Task objective:
Restate the span of lines that starts with the line containing "check and write" and ends with the line containing "bpy.context.scene.collection.objects.link(empty)", word for word, including both, with nothing else.

Source material:
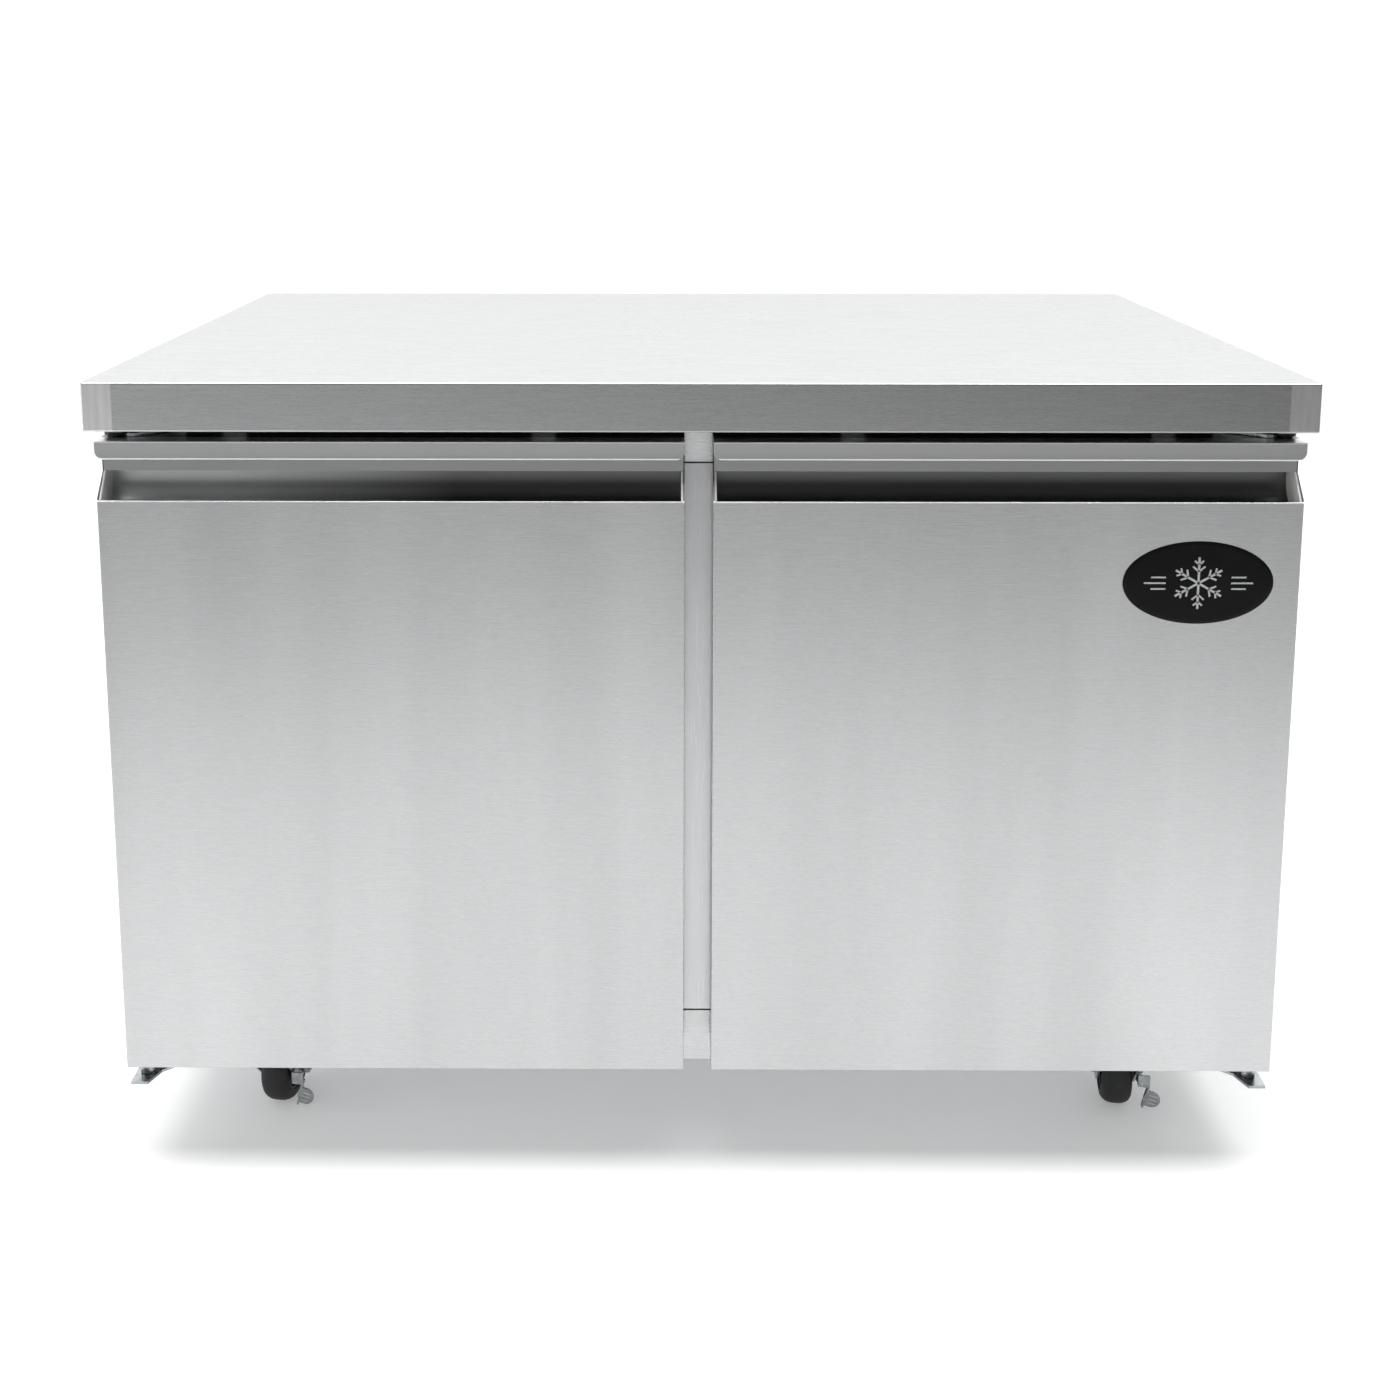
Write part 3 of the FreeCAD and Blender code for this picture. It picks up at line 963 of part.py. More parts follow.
# ---------------------------------------------------------------- condensing unit
def condensing_unit():
    left, right = "condenser_left", "(condenser_left + condenser_depth)"
    y = ("(machine_centre_y - condenser_size / 2)", "(machine_centre_y + condenser_size / 2)")
    z = ("condenser_bottom", "(condenser_bottom + condenser_height)")
    mid_z = "(condenser_bottom + condenser_height / 2)"
    fins = [box(f"condenser_fin_{i}", (left, right), (f"{y[0]} + {k}", f"{y[0]} + {k} + 1.2"), z)
            for i, k in enumerate(range(2, 171, 12))]
    tubes = [cylinder(f"condenser_tube_{i}_{k}", "y", f"{left} + {12 + 26 * i}", f"{y[0]} - 4",
                      f"{z[0]} + {h}", "4.5", "condenser_size + 8")
             for i in range(2) for k, h in enumerate(range(20, 201, 30))]
    feet = [box(f"condenser_foot_{i}", (left, right), (f"{y[0]} + {k}", f"{y[0]} + {k} + 12"),
                (f"{FOOT} + sheet_gauge", f"{z[0]} + 2")) for i, k in enumerate((0, 160))]
    node("condenser_coil", fuse("condenser_finned_coil", *fins, *tubes, *feet))

    plate = box("shroud_plate", (right, f"{right} + 2"), y, z)
    ring = cylinder("shroud_ring", "x", right, "machine_centre_y", mid_z, "fan_radius + fan_clearance + 2",
                    "34")
    eye = cylinder("shroud_eye", "x", f"{right} - 1", "machine_centre_y", mid_z,
                   "fan_radius + fan_clearance", "40")
    node("condenser_shroud", cut("shroud", fuse("shroud_whole", plate, ring), eye))

    node("condenser_fan", axial_fan("condenser_rotor", "20", "22", "fan_radius", AXIS_TURN["x"],
                                    f"{right} + 8", "machine_centre_y", mid_z))
    can = cylinder("condenser_motor_can", "x", f"{right} + 36", "machine_centre_y", mid_z, "30", "34")
    shaft = cylinder("condenser_motor_shaft", "x", f"{right} + 8", "machine_centre_y", mid_z, MOTOR_SHAFT,
                     "30")
    reach = "(fan_radius + fan_clearance + 2)"
    arms = [box("condenser_motor_arm_y", (f"{right} + 34", f"{right} + 37"),
                (f"machine_centre_y - {reach}", f"machine_centre_y + {reach}"), (f"{mid_z} - 6",
                                                                                 f"{mid_z} + 6")),
            box("condenser_motor_arm_z", (f"{right} + 34", f"{right} + 37"),
                ("machine_centre_y - 6", "machine_centre_y + 6"), (f"{mid_z} - {reach}",
                                                                   f"{mid_z} + {reach}"))]
    node("condenser_fan_motor", fuse("condenser_motor", can, shaft, *arms))


SUCTION_RISE, DISCHARGE_RISE, LIQUID_RISE = "360", "400", "372"
PORT_SUCTION, PORT_DISCHARGE = ("-38", "264"), ("30", "268")
CONDENSER_PORT_X = "45"
LINE_RADIUS = "3.5"
DRIER_FOOT, DRIER_RADIUS, DRIER_LENGTH = "420", "10", "110"
MOUNT_REACH_X, MOUNT_REACH_Y = "82", "54"
# (radius, height) corners of the can: a domed top, and a belt where its two halves are welded
COMPRESSOR_OUTLINE = [("0", "118"), ("62", "118"), ("74", "134"), ("74", "192"), ("79", "192"),
                      ("79", "197"),
                      ("74", "197"), ("70", "236"), ("52", "258"), ("26", "268"), ("0", "270")]


def compressor():
    x, y = "compressor_centre_x", "machine_centre_y"
    can = place(group("compressor_can_placed", revolved("compressor_can", COMPRESSOR_OUTLINE)), x, y)
    base = box("compressor_base", (f"{x} - 95", f"{x} + 95"), (f"{y} - 66", f"{y} + 66"), ("114", "119"))
    terminal = box("compressor_terminal_box", (f"{x} + 60", f"{x} + 98"), (f"{y} - 26", f"{y} + 26"),
                   ("150", "188"))
    grommets = [cylinder(f"compressor_grommet_{i}", "z",
                         f"{x} {sx} {MOUNT_REACH_X}", f"{y} {sy} {MOUNT_REACH_Y}",
                         f"{FOOT} + sheet_gauge", "11", "13")
                for i, (sx, sy) in enumerate((("-", "-"), ("-", "+"), ("+", "-"), ("+", "+")))]
    node("compressor", group("compressor_set", fuse("compressor_body", can, base, terminal), *grommets))

    coil_back = f"({INTERIOR_BACK} - evaporator_depth + 117)"
    coil_top = "(condenser_bottom + condenser_height)"
    suction_x = f"{x} + {PORT_SUCTION[0]}"
    suction = pipe("suction_line", [
        (suction_x, y, PORT_SUCTION[1]), (suction_x, y, SUCTION_RISE), (SUCTION_X, y, SUCTION_RISE),
        (SUCTION_X, y, SUCTION_Z), (SUCTION_X, coil_back, SUCTION_Z),
    ], SUCTION_RADIUS, "15")
    discharge_x = f"{x} + {PORT_DISCHARGE[0]}"
    discharge = pipe("discharge_line", [
        (discharge_x, y, PORT_DISCHARGE[1]), (discharge_x, y, DISCHARGE_RISE),
        (CONDENSER_PORT_X, y, DISCHARGE_RISE), (CONDENSER_PORT_X, y, coil_top),
    ], LINE_RADIUS, "15")
    drier_y = f"({BOX_BACK} + 30)"
    liquid = pipe("liquid_line", [
        (CONDENSER_PORT_X, drier_y, coil_top), (CONDENSER_PORT_X, drier_y, LIQUID_RISE),
        (CAPILLARY_X, drier_y, LIQUID_RISE), (CAPILLARY_X, drier_y, DRIER_FOOT),
    ], LINE_RADIUS, "15")
    drier = cylinder("filter_drier", "z", CAPILLARY_X, drier_y, DRIER_FOOT, DRIER_RADIUS, DRIER_LENGTH)
    capillary = pipe("capillary_tube", [
        (CAPILLARY_X, drier_y, f"{DRIER_FOOT} + {DRIER_LENGTH}"), (CAPILLARY_X, drier_y, CAPILLARY_Z),
        (CAPILLARY_X, coil_back, CAPILLARY_Z),
    ], CAPILLARY_RADIUS, "12")
    node("refrigerant_lines", group("line_set", suction, discharge, liquid, drier, capillary))

    pan = box("condensate_outer", ("-320", "-60"), (f"{BOX_BACK} + 8", f"{BOX_BACK} + 150"),
              (f"{FOOT} + sheet_gauge", "142"))
    basin = box("condensate_basin", ("-318", "-62"), (f"{BOX_BACK} + 10", f"{BOX_BACK} + 148"),
                ("104", "143"))
    node("condensate_pan", cut("condensate_tray", pan, basin))


# ---------------------------------------------------------------- screws and bolts
def screws():
    """Pan-head screws of the grille and hinges, and the hexagon bolts of the caster plates."""
    made = []

    def screw(x, y, z, outward):
        head_y = y if outward == "+" else f"{y} - {SCREW_HEAD_HEIGHT}"
        shank_y = f"{y} - 6" if outward == "+" else y
        number = len(made)
        head = cylinder(f"screw_head_{number}", "y", x, head_y, z, SCREW_HEAD, SCREW_HEAD_HEIGHT)
        shank = cylinder(f"screw_shank_{number}", "y", x, shank_y, z, SCREW_SHANK,
                         "6" if outward == "+" else "hinge_flange")
        made.append(fuse(f"screw_{number}", head, shank))

    for x, z in GRILLE_SCREWS:
        screw(x, CABINET_REAR, z, "+")
    for x in HINGE_SCREW_PLACES:
        for side in ("-", ""):
            screw(f"{side}{x}", f"({FACE} - hinge_flange)", f"{DOOR_TOP} - 4", "-")
            screw(f"{side}{x}", f"({FACE} - hinge_flange)", f"{FOOT} + 14", "-")
    for name, (x, y, _, _) in CASTERS.items():
        for i, (sx, sy) in enumerate((("-", "-"), ("-", "+"), ("+", "-"), ("+", "+"))):
            head = doc.addObject("Part::Prism", f"bolt_head_{name}_{i}")
            head.Polygon = 6
            bind(head, Circumradius="7.5", Height="5.3")
            place(head, f"({x}) {sx} {BOLT_X}", f"({y}) {sy} {BOLT_Y}", "caster_height - 8.3")
            shank = cylinder(f"bolt_shank_{name}_{i}", "z", f"({x}) {sx} {BOLT_X}", f"({y}) {sy} {BOLT_Y}",
                             "caster_height - 3", "4", "3")
            made.append(fuse(f"bolt_{name}_{i}", head, shank))
    node("screws", group("fastener_set", *made))


# ---------------------------------------------------------------- build, check and write
def write_parts():
    doc.recompute()
    failed = [o.Name for o in doc.Objects if {"Invalid", "Error"} & set(o.State)]
    if failed:
        raise SystemExit(f"these objects failed: {failed}")
    os.makedirs("parts", exist_ok=True)
    for name, made in NODES.items():
        solids = made.Shape
        if solids.isNull() or not solids.isValid() or not solids.Solids:
            raise SystemExit(f"{name} is not a valid solid")
        solids.exportStep(f"parts/{name}.step")
    print(f"{len(NODES)} nodes written")


worktop()
worktop_brackets()
cabinet()
rear_grille()
controller()
hinge_brackets()
doors()
casters()
shelf_supports()
shelves()
evaporator()
condensing_unit()
compressor()
screws()
write_parts()
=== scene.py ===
"""Looks of a two-door undercounter refrigerator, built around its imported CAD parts.

Metres, +Z up, doors towards -Y. Stainless sheet carries the whole look, so its grain, its folded
edges and what it mirrors are where the detail goes; the hidden machine parts get plainer finishes.
"""

import itertools
import json
import math

import bmesh
import bpy
from mathutils import Matrix, Vector


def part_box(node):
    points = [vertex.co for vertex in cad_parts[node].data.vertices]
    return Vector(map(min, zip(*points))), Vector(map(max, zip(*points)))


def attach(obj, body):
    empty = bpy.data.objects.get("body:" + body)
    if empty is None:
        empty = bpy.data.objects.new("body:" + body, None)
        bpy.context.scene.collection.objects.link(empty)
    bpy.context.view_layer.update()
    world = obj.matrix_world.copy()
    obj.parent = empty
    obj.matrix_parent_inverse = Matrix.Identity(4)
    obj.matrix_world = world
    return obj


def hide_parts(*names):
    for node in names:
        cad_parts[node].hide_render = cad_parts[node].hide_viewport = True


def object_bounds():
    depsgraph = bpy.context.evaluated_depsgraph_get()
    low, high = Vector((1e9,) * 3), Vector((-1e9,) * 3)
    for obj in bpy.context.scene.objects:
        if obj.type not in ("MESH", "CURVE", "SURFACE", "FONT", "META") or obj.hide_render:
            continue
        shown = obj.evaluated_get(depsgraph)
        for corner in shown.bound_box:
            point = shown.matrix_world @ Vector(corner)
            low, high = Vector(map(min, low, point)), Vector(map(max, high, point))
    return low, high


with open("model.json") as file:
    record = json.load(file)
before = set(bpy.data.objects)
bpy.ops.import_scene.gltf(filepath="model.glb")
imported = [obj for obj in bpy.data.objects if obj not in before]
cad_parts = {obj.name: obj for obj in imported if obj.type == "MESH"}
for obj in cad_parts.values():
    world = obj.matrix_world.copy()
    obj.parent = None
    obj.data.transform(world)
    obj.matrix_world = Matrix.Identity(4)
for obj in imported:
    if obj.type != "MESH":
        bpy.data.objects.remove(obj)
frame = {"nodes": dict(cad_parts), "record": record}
CAD_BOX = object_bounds()

MM = 0.001
NODE = frame["nodes"]
BODY_OF = {n: b for b, group in frame["record"]["behaviour"]["bodies"].items() for n in group}
JOINT = {j["name"]: j for j in frame["record"]["behaviour"]["joints"]}
CORNERS = ("front_left", "front_right", "rear_left", "rear_right")
DOORS = ("left", "right")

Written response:
# ---------------------------------------------------------------- build, check and write
def write_parts():
    doc.recompute()
    failed = [o.Name for o in doc.Objects if {"Invalid", "Error"} & set(o.State)]
    if failed:
        raise SystemExit(f"these objects failed: {failed}")
    os.makedirs("parts", exist_ok=True)
    for name, made in NODES.items():
        solids = made.Shape
        if solids.isNull() or not solids.isValid() or not solids.Solids:
            raise SystemExit(f"{name} is not a valid solid")
        solids.exportStep(f"parts/{name}.step")
    print(f"{len(NODES)} nodes written")


worktop()
worktop_brackets()
cabinet()
rear_grille()
controller()
hinge_brackets()
doors()
casters()
shelf_supports()
shelves()
evaporator()
condensing_unit()
compressor()
screws()
write_parts()
=== scene.py ===
"""Looks of a two-door undercounter refrigerator, built around its imported CAD parts.

Metres, +Z up, doors towards -Y. Stainless sheet carries the whole look, so its grain, its folded
edges and what it mirrors are where the detail goes; the hidden machine parts get plainer finishes.
"""

import itertools
import json
import math

import bmesh
import bpy
from mathutils import Matrix, Vector


def part_box(node):
    points = [vertex.co for vertex in cad_parts[node].data.vertices]
    return Vector(map(min, zip(*points))), Vector(map(max, zip(*points)))


def attach(obj, body):
    empty = bpy.data.objects.get("body:" + body)
    if empty is None:
        empty = bpy.data.objects.new("body:" + body, None)
        bpy.context.scene.collection.objects.link(empty)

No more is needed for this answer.